* [DO THIS]
Each line below should be reproduced without any alteration.

* [SUPPLIED DATA]
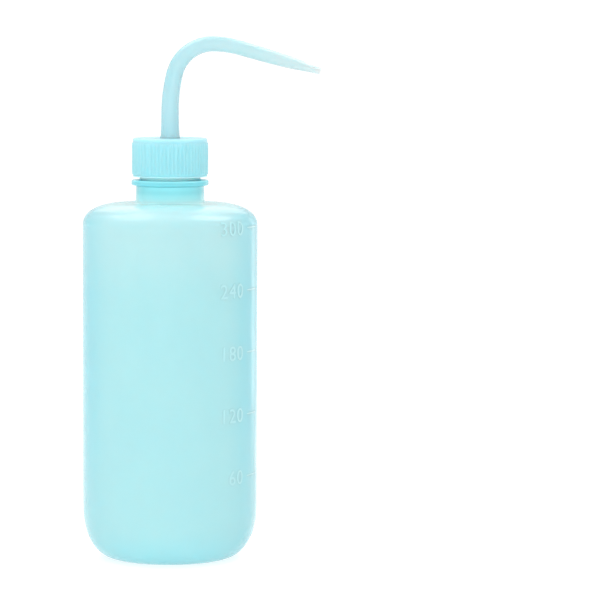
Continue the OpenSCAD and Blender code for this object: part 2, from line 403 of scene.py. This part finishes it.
def painted_edge_shade_amount(nodes, links, split):
    """How much of the painted shade of the sides shows: most near both ends of X, less behind and less at the
    heel.
    """
    out = nodes.new("ShaderNodeMath")
    out.operation = "ABSOLUTE"
    links.new(split.outputs["X"], out.inputs[0])
    near_side = ranged(nodes, links, out.outputs[0], 0.0, 1.0, SIDE_FROM, SIDE_TO, "SMOOTHSTEP")
    behind = ranged(nodes, links, split.outputs["Y"], 1.0, BACK_SHARE, BACK_FROM, BACK_TO, "SMOOTHSTEP")
    below = ranged(nodes, links, split.outputs["Z"], HEEL_SHARE, 1.0, HEEL_FROM, HEEL_TO, "SMOOTHSTEP")
    return times(nodes, links, times(nodes, links, near_side, behind), below)


def plastic(name, axis, low, high, stops, roughness, grain,
            scatter=0.8, depth=2.5 * MM, sides=None, clear=0.0):
    """Translucent moulded plastic.

    stops are (place, colour) pairs from low to high along one axis of the object, under faint mottling.
    sides is painted shade, a deeper tint for the two sides. roughness is the range that the gloss varies
    over, and grain the strength of the fine grain, which lies under soft swells. scatter and depth are how
    much light spreads under the surface and how far, and clear is the share that passes straight through.
    """
    material = bpy.data.materials.new(name)
    material.use_nodes = True
    nodes, links = material.node_tree.nodes, material.node_tree.links
    shader = nodes["Principled BSDF"]
    place = nodes.new("ShaderNodeTexCoord").outputs["Object"]
    split = nodes.new("ShaderNodeSeparateXYZ")
    links.new(place, split.inputs["Vector"])
    along = ranged(nodes, links, split.outputs[axis], 0.0, 1.0, low, high)
    colour = ramp(nodes, links, along, stops)
    # Painted shade: the two sides of the bottle tinted deeper
    if sides:
        colour = tinted(nodes, links, colour, painted_edge_shade_amount(nodes, links, split), sides)
    mottle = ranged(nodes, links, noise(nodes, links, place, MOTTLE_SCALE, 4.0, 0.6), 0.0, 1.0)
    colour = tinted(nodes, links, colour, mottle, MOTTLE_TINT)
    links.new(colour, shader.inputs["Base Color"])
    patches = noise(nodes, links, place, PATCH_SCALE, 5.0, 0.65)
    links.new(ranged(nodes, links, patches, roughness[0], roughness[1]), shader.inputs["Roughness"])
    fine = noise(nodes, links, place, GRAIN_SCALE, 2.0, 0.5)
    fine_bump = bump(nodes, links, fine, grain, GRAIN_DEPTH)
    dents = noise(nodes, links, place, DENT_SCALE, 1.0, 0.4)
    dent_bump = bump(nodes, links, dents, DENT_STRENGTH, DENT_DEPTH)
    links.new(fine_bump.outputs["Normal"], dent_bump.inputs["Normal"])
    links.new(dent_bump.outputs["Normal"], shader.inputs["Normal"])
    shader.inputs["IOR"].default_value = PLASTIC_IOR
    shader.inputs["Specular IOR Level"].default_value = PLASTIC_SPECULAR
    shader.inputs["Transmission Weight"].default_value = clear
    shader.inputs["Subsurface Weight"].default_value = scatter
    shader.inputs["Subsurface Radius"].default_value = SCATTER_REACH
    shader.inputs["Subsurface Scale"].default_value = depth
    return material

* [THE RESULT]
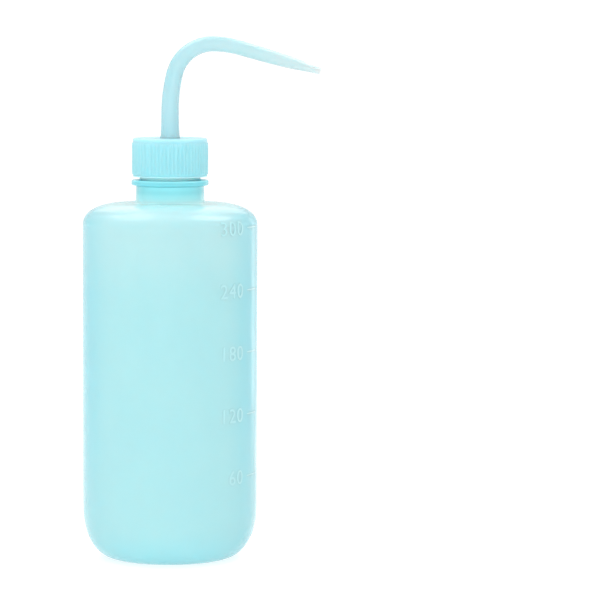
Continue the OpenSCAD and Blender code for this object: part 2, from line 403 of scene.py. This part finishes it.
def painted_edge_shade_amount(nodes, links, split):
    """How much of the painted shade of the sides shows: most near both ends of X, less behind and less at the
    heel.
    """
    out = nodes.new("ShaderNodeMath")
    out.operation = "ABSOLUTE"
    links.new(split.outputs["X"], out.inputs[0])
    near_side = ranged(nodes, links, out.outputs[0], 0.0, 1.0, SIDE_FROM, SIDE_TO, "SMOOTHSTEP")
    behind = ranged(nodes, links, split.outputs["Y"], 1.0, BACK_SHARE, BACK_FROM, BACK_TO, "SMOOTHSTEP")
    below = ranged(nodes, links, split.outputs["Z"], HEEL_SHARE, 1.0, HEEL_FROM, HEEL_TO, "SMOOTHSTEP")
    return times(nodes, links, times(nodes, links, near_side, behind), below)


def plastic(name, axis, low, high, stops, roughness, grain,
            scatter=0.8, depth=2.5 * MM, sides=None, clear=0.0):
    """Translucent moulded plastic.

    stops are (place, colour) pairs from low to high along one axis of the object, under faint mottling.
    sides is painted shade, a deeper tint for the two sides. roughness is the range that the gloss varies
    over, and grain the strength of the fine grain, which lies under soft swells. scatter and depth are how
    much light spreads under the surface and how far, and clear is the share that passes straight through.
    """
    material = bpy.data.materials.new(name)
    material.use_nodes = True
    nodes, links = material.node_tree.nodes, material.node_tree.links
    shader = nodes["Principled BSDF"]
    place = nodes.new("ShaderNodeTexCoord").outputs["Object"]
    split = nodes.new("ShaderNodeSeparateXYZ")
    links.new(place, split.inputs["Vector"])
    along = ranged(nodes, links, split.outputs[axis], 0.0, 1.0, low, high)
    colour = ramp(nodes, links, along, stops)
    # Painted shade: the two sides of the bottle tinted deeper
    if sides:
        colour = tinted(nodes, links, colour, painted_edge_shade_amount(nodes, links, split), sides)
    mottle = ranged(nodes, links, noise(nodes, links, place, MOTTLE_SCALE, 4.0, 0.6), 0.0, 1.0)
    colour = tinted(nodes, links, colour, mottle, MOTTLE_TINT)
    links.new(colour, shader.inputs["Base Color"])
    patches = noise(nodes, links, place, PATCH_SCALE, 5.0, 0.65)
    links.new(ranged(nodes, links, patches, roughness[0], roughness[1]), shader.inputs["Roughness"])
    fine = noise(nodes, links, place, GRAIN_SCALE, 2.0, 0.5)
    fine_bump = bump(nodes, links, fine, grain, GRAIN_DEPTH)
    dents = noise(nodes, links, place, DENT_SCALE, 1.0, 0.4)
    dent_bump = bump(nodes, links, dents, DENT_STRENGTH, DENT_DEPTH)
    links.new(fine_bump.outputs["Normal"], dent_bump.inputs["Normal"])
    links.new(dent_bump.outputs["Normal"], shader.inputs["Normal"])
    shader.inputs["IOR"].default_value = PLASTIC_IOR
    shader.inputs["Specular IOR Level"].default_value = PLASTIC_SPECULAR
    shader.inputs["Transmission Weight"].default_value = clear
    shader.inputs["Subsurface Weight"].default_value = scatter
    shader.inputs["Subsurface Radius"].default_value = SCATTER_REACH
    shader.inputs["Subsurface Scale"].default_value = depth
    return material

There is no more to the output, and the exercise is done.